犬が落ちた
異形のプロデューサー、日下部五朗の『シネマの極道』を読んだ。異形というのは身長1メートル85センチ以上あって、ごつい顔をしたいわゆる強面だから。「仁義なき戦い」を生み出した名プロデューサーだが、彼自身、黙っているとその筋の人にしか見えない。
映像の世界におけるプロデューサーの役目を、外部に伝えるのは難しい。テレビの場合でもディレクターというのはドラマであれドキュメンタリーであれ現場にいて取材もしくは撮影をして、さらに成果物としてのフィルムやビデオを持ち帰って編集をするという「実務」があるので、どういう職掌かと問われても答えはすぐ出てくるが、略称Pと呼ばれるプロデューサーの仕事は一言では表せない。
映画の場合、撮影開始のクランクインまでの脚本開発や出演交渉、予算管理などの仕事を受け持つのはプロデューサーで、その段階で映画はプロデューサーのもの。撮影が始まればその映画は監督のものになり、クランクアップして編集終了すれば映画は監督の手を離れる。出来上がったフィルムを実際に劇場にかけるまでの時期、プロデューサーは宣伝、広報に死にものぐるいで飛び回る。この段階で映画はプロデューサーのものとなる。

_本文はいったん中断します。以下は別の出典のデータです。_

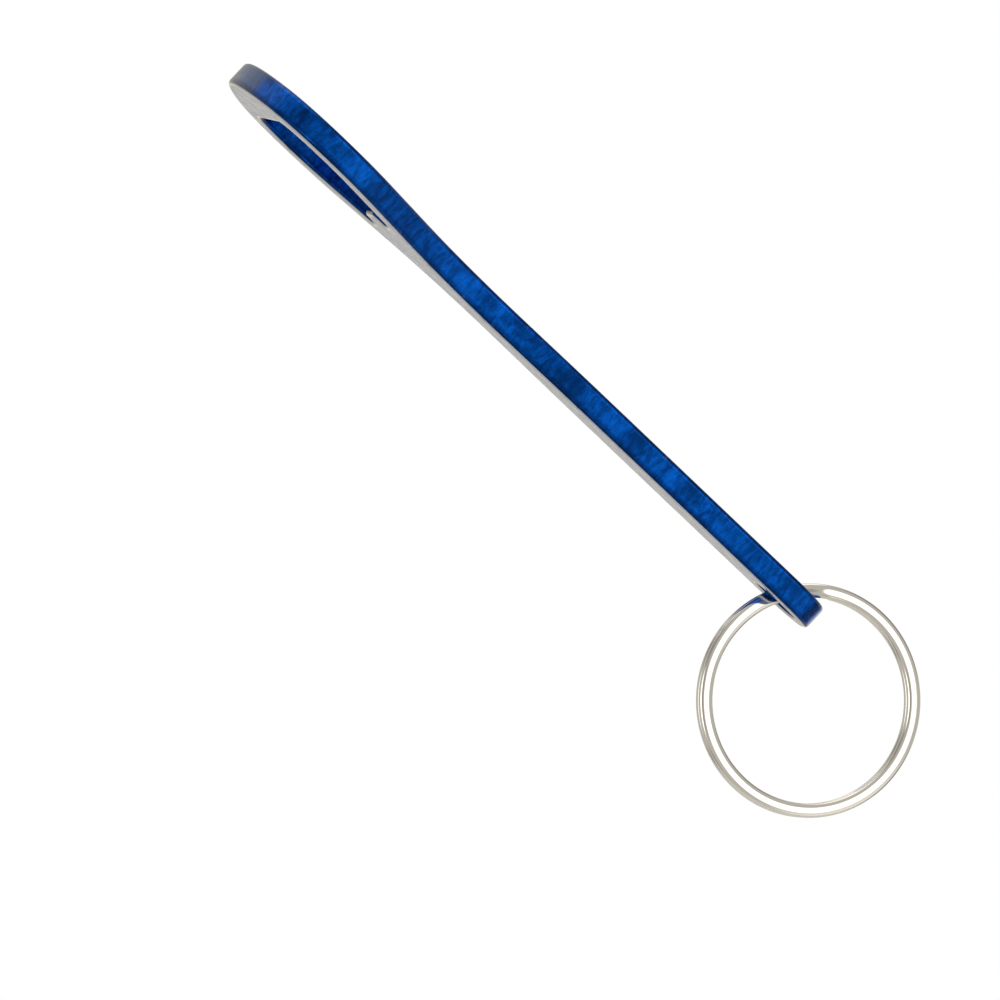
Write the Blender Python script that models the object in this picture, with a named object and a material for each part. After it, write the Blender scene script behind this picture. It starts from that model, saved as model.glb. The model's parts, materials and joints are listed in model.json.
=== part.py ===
"""Keychain bottle opener: one flat aluminium plate and the split ring through its tail.

The plate is drawn in its own plane, with x along its length measured from the tip of the
head, y across and z through its thickness. It is then tilted as it hangs on a crown cap:
head up, handle down. The origin is the middle of the opening in the head.
"""
import math

import bmesh
import bpy
from mathutils import Matrix, Vector

MM = 0.001

# Driving dimensions, in millimetres and degrees.
LENGTH = 85.0             # overall length of the plate
THICKNESS = 3.0
EDGE_ROUND = 0.5          # radius worn on every edge of the plate
PLATE_TILT = 43.5         # how far the handle points below the horizontal

HEAD_WIDTH = 33.0
TIP_RADIUS = 25.0         # broad arc across the tip of the head
SHOULDER_RADIUS = 8.5     # from the tip arc round to the widest place
CHEEK_RADIUS = 13.0       # from the widest place down to the flank
NECK_RADIUS = 21.0        # hollow between the flank and the waist
WAIST_AT = 38.0
WAIST_WIDTH = 8.5
HANDLE_AT = 51.0          # the handle has its full width from here on
HANDLE_WIDTH = 10.1
TAIL_RADIUS = 5.0

OPENING_FRONT = 6.0       # tip-side edge, which bears on top of the cap
OPENING_FRONT_WIDTH = 23.6
OPENING_FRONT_RADIUS = 4.2
OPENING_SIDE_AT = 12.6    # the sides are furthest apart here
OPENING_SIDE_WIDTH = 26.0
OPENING_SIDE_RADIUS = 7.0
OPENING_BACK = 22.0       # handle-side edge
OPENING_BACK_WIDTH = 13.8
OPENING_BACK_RADIUS = 1.8
TOOTH_REACH = 1.8         # how far the lifting tooth stands into the opening
TOOTH_WIDTH = 7.0
TOOTH_TIP_WIDTH = 5.4
TOOTH_TIP_RADIUS = 0.7
TOOTH_FOOT_RADIUS = 0.6

RING_HOLE_AT = 80.6
RING_HOLE_RADIUS = 2.65

RING_RADIUS = 12.5        # outside of the split ring
WIRE_WIDTH = 1.52         # flattened wire, measured along the ring's radius
WIRE_THICKNESS = 0.78     # the same wire, measured along the ring's axis
WIRE_SQUARENESS = 2.5     # 2 is an oval section, and more is squarer
COIL_GAP = 0.05           # between the two turns
JOG_SPAN = 26.0           # arc over which the wire steps from one turn to the other
JOG_AT = 78.0             # where the step sits round the ring
RING_DROP = 12.01         # from the ring hole's centre to the ring's centre
RING_SWING = 11.7         # the ring's centre hangs this far from straight down
RING_LEAN = 4.3
RING_YAW = 9.2

# Facets: degrees per step on the arcs, and steps on the shapes with a fixed count.
ARC_STEP = 9.0
EDGE_STEPS = 2
FLARE_STEPS = 6
HOLE_STEPS = 28
TURN_STEPS = 60
WIRE_STEPS = 14
SHORTEST_STEP = 0.02      # outline points closer than this are one point
SHARP_ANGLE = 35.0        # edges sharper than this stay sharp in the shading

BODY_BLUE = (0.012, 0.085, 0.42, 1.0)
STEEL_GREY = (0.62, 0.61, 0.59, 1.0)

ORIGIN_AT = (OPENING_FRONT + OPENING_BACK) / 2


def clear_scene():
    """Start empty, so that only the part's own objects are in the file."""
    for obj in list(bpy.data.objects):
        bpy.data.objects.remove(obj, do_unlink=True)


def metal(name, colour, roughness):
    """A bare metal surface in one colour."""
    material = bpy.data.materials.new(name)
    material.use_nodes = True
    shader = material.node_tree.nodes["Principled BSDF"]
    shader.inputs["Base Color"].default_value = colour
    shader.inputs["Roughness"].default_value = roughness
    shader.inputs["Metallic"].default_value = 1.0
    return material


# ---- outlines -----------------------------------------------------------------------------

def arc(centre, radius, start, end):
    """Points along an arc, from start to end in radians, both ends included."""
    steps = max(2, math.ceil(abs(end - start) / math.radians(ARC_STEP)))
    turns = [start + (end - start) * i / steps for i in range(steps + 1)]
    return [(centre[0] + radius * math.cos(t), centre[1] + radius * math.sin(t)) for t in turns]


def plate_half():
    """Half of the plate's outline (y >= 0), from the tip to the end of the tail."""
    half = HEAD_WIDTH / 2
    shoulder_y = half - SHOULDER_RADIUS
    reach = TIP_RADIUS - SHOULDER_RADIUS
    shoulder_x = TIP_RADIUS - math.sqrt(reach ** 2 - shoulder_y ** 2)
    join = math.atan2(shoulder_y, shoulder_x - TIP_RADIUS)
    points = arc((TIP_RADIUS, 0.0), TIP_RADIUS, math.pi, join)
    points += arc((shoulder_x, shoulder_y), SHOULDER_RADIUS, join, math.pi / 2)[1:]

    cheek = Vector((shoulder_x, half - CHEEK_RADIUS))
    neck = Vector((WAIST_AT, WAIST_WIDTH / 2 + NECK_RADIUS))
    across = neck - cheek
    flank = math.atan2(across.y, across.x)
    flank += math.acos((CHEEK_RADIUS + NECK_RADIUS) / across.length)
    points += arc(cheek, CHEEK_RADIUS, math.pi / 2, flank)[1:]
    points += arc(neck, NECK_RADIUS, flank - math.pi, -math.pi / 2)

    rise = (HANDLE_WIDTH - WAIST_WIDTH) / 2
    for i in range(1, FLARE_STEPS + 1):
        t = i / FLARE_STEPS
        x = WAIST_AT + (HANDLE_AT - WAIST_AT) * t
        points.append((x, WAIST_WIDTH / 2 + rise * t * t * (3 - 2 * t)))
    tail_y = HANDLE_WIDTH / 2 - TAIL_RADIUS
    points += arc((LENGTH - TAIL_RADIUS, tail_y), TAIL_RADIUS, math.pi / 2, 0.0)
    return points


def rounded(corners):
    """A closed polygon of (x, y, radius) corners with each corner turned into an arc."""
    points = []
    for i, (x, y, radius) in enumerate(corners):
        here = Vector((x, y))
        before = (Vector(corners[i - 1][:2]) - here).normalized()
        after = (Vector(corners[(i + 1) % len(corners)][:2]) - here).normalized()
        half_angle = before.angle(after) / 2
        centre = here + (before + after).normalized() * radius / math.sin(half_angle)
        start = here + before * radius / math.tan(half_angle) - centre
        sweep = -start.angle_signed(here + after * radius / math.tan(half_angle) - centre)
        first = math.atan2(start.y, start.x)
        points += arc(centre, radius, first, first + sweep)
    return points


def opening_outline():
    """The opening in the head, anticlockwise, with its lifting tooth on the handle's side."""
    half = [
        (OPENING_BACK - TOOTH_REACH, TOOTH_TIP_WIDTH / 2, TOOTH_TIP_RADIUS),
        (OPENING_BACK, TOOTH_WIDTH / 2, TOOTH_FOOT_RADIUS),
        (OPENING_BACK, OPENING_BACK_WIDTH / 2, OPENING_BACK_RADIUS),
        (OPENING_SIDE_AT, OPENING_SIDE_WIDTH / 2, OPENING_SIDE_RADIUS),
        (OPENING_FRONT, OPENING_FRONT_WIDTH / 2, OPENING_FRONT_RADIUS),
    ]
    return rounded(half + [(x, -y, r) for x, y, r in reversed(half)])


def circle(centre_x, radius, steps):
    """A full circle about a point on the plate's centre line."""
    turns = [2 * math.pi * i / steps for i in range(steps)]
    return [(centre_x + radius * math.cos(t), radius * math.sin(t)) for t in turns]


def offset(loop, distance):
    """Move an anticlockwise loop outwards by distance, each point along its own normal."""
    moved = []
    for i, point in enumerate(loop):
        here = Vector(point)
        along = (here - Vector(loop[i - 1])).normalized()
        along += (Vector(loop[(i + 1) % len(loop)]) - here).normalized()
        along.normalize()
        moved.append((here.x + along.y * distance, here.y - along.x * distance))
    return moved


def without_repeats(points):
    """The same closed loop with each run of coinciding points reduced to one."""
    kept = []
    for point in points:
        if not kept or math.dist(point, kept[-1]) > SHORTEST_STEP:
            kept.append(point)
    if math.dist(kept[0], kept[-1]) < SHORTEST_STEP:
        kept.pop()
    return kept


# ---- the plate ----------------------------------------------------------------------------

def build_plate():
    """The whole opener body: outline, opening and ring hole, with every edge rounded."""
    half = plate_half()
    outer = half[::-1] + [(x, -y) for x, y in half[1:-1]]
    outer = without_repeats(outer)
    opening = without_repeats(opening_outline())
    hole = circle(RING_HOLE_AT, RING_HOLE_RADIUS, HOLE_STEPS)

    # Levels through the thickness: each has a height and how far the edges are drawn in.
    levels = []
    for i in range(EDGE_STEPS + 1):
        turn = math.pi / 2 * i / EDGE_STEPS
        height = THICKNESS / 2 - EDGE_ROUND * (1 - math.sin(turn))
        levels.append((height, EDGE_ROUND * (1 - math.cos(turn))))
    levels = [(-height, inset) for height, inset in reversed(levels)] + levels

    bm = bmesh.new()
    for loop, outwards in ((outer, -1.0), (opening, 1.0), (hole, 1.0)):
        rings = []
        for height, inset in levels:
            flat = offset(loop, outwards * inset)
            rings.append([bm.verts.new((x - ORIGIN_AT, y, height)) for x, y in flat])
        for low, high in zip(rings, rings[1:]):
            for i in range(len(low)):
                j = (i + 1) % len(low)
                bm.faces.new((low[i], low[j], high[j], high[i]))
    for sign in (-1.0, 1.0):
        rim = [e for e in bm.edges
               if e.is_boundary and all(v.co.z * sign > 0 for v in e.verts)]
        bmesh.ops.triangle_fill(bm, edges=rim, use_beauty=True, normal=(0.0, 0.0, sign))
    bmesh.ops.recalc_face_normals(bm, faces=bm.faces)
    bm.transform(Matrix.Scale(MM, 4))

    plate = finish_object("opener_body", bm, metal("anodised_aluminium", BODY_BLUE, 0.35))
    plate.rotation_euler = (0.0, math.radians(PLATE_TILT), 0.0)
    return plate


# ---- the split ring -----------------------------------------------------------------------

def wire_section():
    """Flattened wire with rounded sides, as (radial, axial) offsets from its centre."""
    section = []
    for i in range(WIRE_STEPS):
        turn = 2 * math.pi * (i + 0.5) / WIRE_STEPS
        radial, axial = [math.copysign(abs(side) ** (2 / WIRE_SQUARENESS), side)
                         for side in (math.cos(turn), math.sin(turn))]
        section.append((WIRE_WIDTH / 2 * radial, WIRE_THICKNESS / 2 * axial))
    return section


def step_across(degrees):
    """Axial place of the wire's centre: one turn, a smooth step, then the other turn."""
    shift = (WIRE_THICKNESS + COIL_GAP) / 2
    t = (degrees - (360.0 - JOG_SPAN)) / JOG_SPAN
    t = min(1.0, max(0.0, t))
    return shift * (2 * t * t * (3 - 2 * t) - 1)


def build_ring(parent):
    """The split ring: flattened wire wound nearly twice round, one turn beside the other."""
    middle = RING_RADIUS - WIRE_WIDTH / 2
    section = wire_section()
    sweep = 720.0 - JOG_SPAN
    steps = round(TURN_STEPS * sweep / 360.0)
    bm = bmesh.new()
    rings = []
    for i in range(steps + 1):
        degrees = sweep * i / steps
        turn = math.radians(JOG_AT + JOG_SPAN / 2 + degrees)
        across = step_across(degrees)
        ring = []
        for radial, axial in section:
            r = (middle + radial) * MM
            ring.append(bm.verts.new((r * math.cos(turn), (axial + across) * MM,
                                      r * math.sin(turn))))
        rings.append(ring)
    for low, high in zip(rings, rings[1:]):
        for i in range(len(section)):
            j = (i + 1) % len(section)
            bm.faces.new((low[i], low[j], high[j], high[i]))
    bm.faces.new(rings[0])
    bm.faces.new(reversed(rings[-1]))
    bmesh.ops.recalc_face_normals(bm, faces=bm.faces)

    ring = finish_object("split_ring", bm, metal("plated_steel", STEEL_GREY, 0.18))
    ring.parent = parent
    ring.location = (0.0, 0.0, -RING_DROP * MM)
    return ring


def ring_pivot():
    """Empty on the ring's swing axis, in the middle of the hole in the handle."""
    pivot = bpy.data.objects.new("ring_pivot", None)
    bpy.context.collection.objects.link(pivot)
    reach = (RING_HOLE_AT - ORIGIN_AT) * MM
    tilt = math.radians(PLATE_TILT)
    pivot.location = (reach * math.cos(tilt), 0.0, -reach * math.sin(tilt))
    pivot.rotation_mode = "YXZ"
    pivot.rotation_euler = (math.radians(-RING_LEAN), math.radians(-RING_SWING),
                            math.radians(RING_YAW))
    return pivot


def finish_object(name, bm, material):
    """Turn the finished mesh into a named object in the scene."""
    mesh = bpy.data.meshes.new(name)
    bm.to_mesh(mesh)
    bm.free()
    mesh.materials.append(material)
    mesh.shade_smooth()
    mesh.set_sharp_from_angle(angle=math.radians(SHARP_ANGLE))
    obj = bpy.data.objects.new(name, mesh)
    bpy.context.collection.objects.link(obj)
    return obj


clear_scene()
build_plate()
build_ring(ring_pivot())
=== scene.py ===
"""Looks of the keychain bottle opener: fine meshes and finishes for the plate and its split ring.

Lengths are in millimetres until a mesh is finished, as in the part's source. The plate is drawn
in its own plane, x along its length from the tip of the head, y across, z through it.
"""
import json
import math

import bmesh
import bpy
from mathutils import Euler, Matrix, Vector


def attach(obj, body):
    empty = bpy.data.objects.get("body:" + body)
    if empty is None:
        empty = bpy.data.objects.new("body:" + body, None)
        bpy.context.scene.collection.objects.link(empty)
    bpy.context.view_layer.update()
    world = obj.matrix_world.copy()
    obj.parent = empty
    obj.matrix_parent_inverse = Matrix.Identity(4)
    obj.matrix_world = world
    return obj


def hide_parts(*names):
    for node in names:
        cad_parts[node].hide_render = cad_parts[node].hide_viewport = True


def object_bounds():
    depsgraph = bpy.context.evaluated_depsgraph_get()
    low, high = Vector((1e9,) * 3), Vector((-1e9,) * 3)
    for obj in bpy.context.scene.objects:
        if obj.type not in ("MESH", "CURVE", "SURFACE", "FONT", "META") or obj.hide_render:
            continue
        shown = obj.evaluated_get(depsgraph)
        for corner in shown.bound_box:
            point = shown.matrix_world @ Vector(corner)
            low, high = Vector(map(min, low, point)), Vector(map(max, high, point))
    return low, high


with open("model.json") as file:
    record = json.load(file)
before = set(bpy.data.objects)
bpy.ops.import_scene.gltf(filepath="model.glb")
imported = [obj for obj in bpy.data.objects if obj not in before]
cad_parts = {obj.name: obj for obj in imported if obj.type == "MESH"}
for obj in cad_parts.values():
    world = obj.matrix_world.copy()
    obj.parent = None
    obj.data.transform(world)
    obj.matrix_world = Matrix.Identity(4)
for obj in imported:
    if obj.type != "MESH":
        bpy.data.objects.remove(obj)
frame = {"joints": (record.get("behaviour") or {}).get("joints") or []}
cad_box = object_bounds()

MM = 0.001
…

こうして映画が上映されて、話題となり、賞でも獲得しようものなら、たいてい映画の作者、代表はと問えば、映画監督になってしまう。
映画祭での様子を思い浮かべればよい。カンヌでパルムドールを獲った「楢山節考」、プロデューサーの日下部より監督の今村昌平のほうが映画作者として知られている。
テレビでは、監督にあたるディレクターよりプロデューサーのほうがいくぶん力を持つ。予算を担当し、品質や危機を管理するという役目がプロデューサーに与えられているから。 その存在はいくぶん映画より大きくなるが、プロデューサーがいかなる仕事をする人物か説明に窮する。

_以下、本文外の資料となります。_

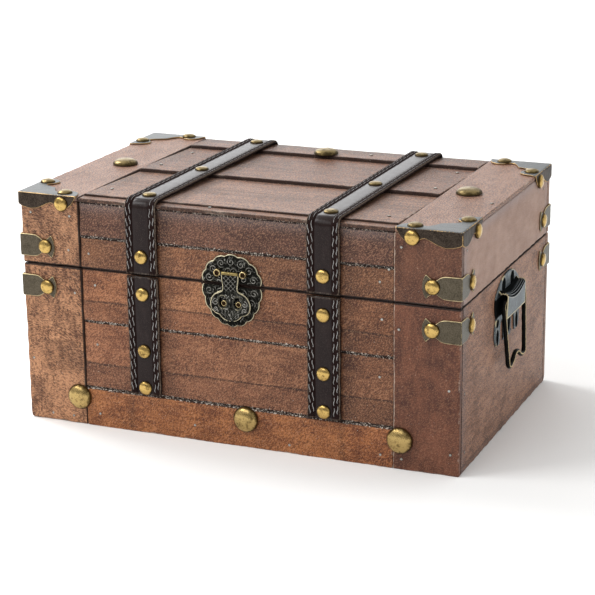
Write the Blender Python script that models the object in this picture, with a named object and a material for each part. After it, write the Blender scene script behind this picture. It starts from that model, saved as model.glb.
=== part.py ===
"""A small wooden storage trunk with a hinged lid, leather straps and brass nails.

The box stands on the plane z = 0 with its front towards -Y and its width along X.
Every length is in metres.  The wooden box is made of plain walls with boards laid
over the front and the lid.  Corner brackets, corner clips, straps, the latch, the
handles and the hinges are fitted round it.
"""

import math

import bmesh
import bpy
from mathutils import Vector

# The wooden box
trunk_width = 0.350
trunk_depth = 0.225
trunk_height = 0.180
seam_height = 0.1255
seam_gap = 0.0006
fit_gap = 0.0003
side_thickness = 0.008
front_thickness = 0.008
back_thickness = 0.006
bottom_thickness = 0.006
lid_panel_thickness = 0.005
edge_softness = 0.0006
cut_overrun = 0.0020
heel_radius = 0.005
seam_corner_radius = 0.003

# Boards on the front
cladding_thickness = 0.005
end_board_width = 0.0497
rail_height = 0.0307
base_split_share = 0.56
lid_split_share = 0.475
board_recess = 0.0006
board_slope = 0.0012
joint_width = 0.0008
joint_depth = 0.0010

# Boards on the lid
top_board_thickness = 0.003
front_strip_depth = 0.0097
front_strip_drop = 0.0003
board_rise = 0.0010
board_fall = 0.0016
rail_fall = 0.0005
wide_board_share = 0.422
second_board_share = 0.428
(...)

映画とテレビというジャンルは違え、劇と実写という手法の違いはあれ、同じプロデューサーとして日下部の主張する「通俗映画論」はびしびし私には伝わる。あまりに面白くこの書を手にして5時間で読破した。
東映全盛期のチャンバラ映画から始まって、任侠映画、「仁義なき戦い」に代表される実録映画、さまざまな日本映画シーンに立ち会って、ヒット作をものしてきた日下部五朗。よくもまあこれほどの多様な企画を立ち上げてきたものだと感心する。
その日下部も今年79歳になる。老齢化して馬力が減ってきたと自戒している。徹夜がきつくなり旅がしんどくなり、なによりトラブルの交渉ごとが面倒になってきたという。そういう自分を指して、日下部は「落ちた犬」だと自認するのだ。

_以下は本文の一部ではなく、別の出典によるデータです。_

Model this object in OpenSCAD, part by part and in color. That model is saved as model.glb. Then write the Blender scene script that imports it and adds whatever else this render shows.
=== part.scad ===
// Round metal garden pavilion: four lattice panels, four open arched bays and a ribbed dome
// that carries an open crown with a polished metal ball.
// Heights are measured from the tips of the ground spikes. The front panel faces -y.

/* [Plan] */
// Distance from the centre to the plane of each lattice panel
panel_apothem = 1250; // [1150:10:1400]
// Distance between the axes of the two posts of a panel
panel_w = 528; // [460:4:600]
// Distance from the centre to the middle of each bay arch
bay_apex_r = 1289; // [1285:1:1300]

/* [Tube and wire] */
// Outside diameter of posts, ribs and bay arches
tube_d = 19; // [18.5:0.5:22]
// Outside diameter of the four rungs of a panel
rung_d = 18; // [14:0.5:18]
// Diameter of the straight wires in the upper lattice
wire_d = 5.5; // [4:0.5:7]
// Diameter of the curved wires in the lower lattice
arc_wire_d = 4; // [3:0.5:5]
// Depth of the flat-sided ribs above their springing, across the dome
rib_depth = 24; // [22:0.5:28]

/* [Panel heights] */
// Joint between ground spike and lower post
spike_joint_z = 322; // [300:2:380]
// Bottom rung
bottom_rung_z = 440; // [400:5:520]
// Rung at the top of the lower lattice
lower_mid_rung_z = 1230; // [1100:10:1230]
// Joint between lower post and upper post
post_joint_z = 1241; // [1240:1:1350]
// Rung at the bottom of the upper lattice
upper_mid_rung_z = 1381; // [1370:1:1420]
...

猟犬も老いてくると、獲物をとってくるときに血のにおいに引き込まれて、自分で獲物を食べるようになる。こらえ性がなくなるというか、猟犬の要諦をなさなくなる。これを犬が落ちたというそうだ。その話に日下部はなぞらえて、犬は落ちたと自分を憫笑するのだ。
この強面のプロデューサーですら泣く子と年齢には勝てないのだ。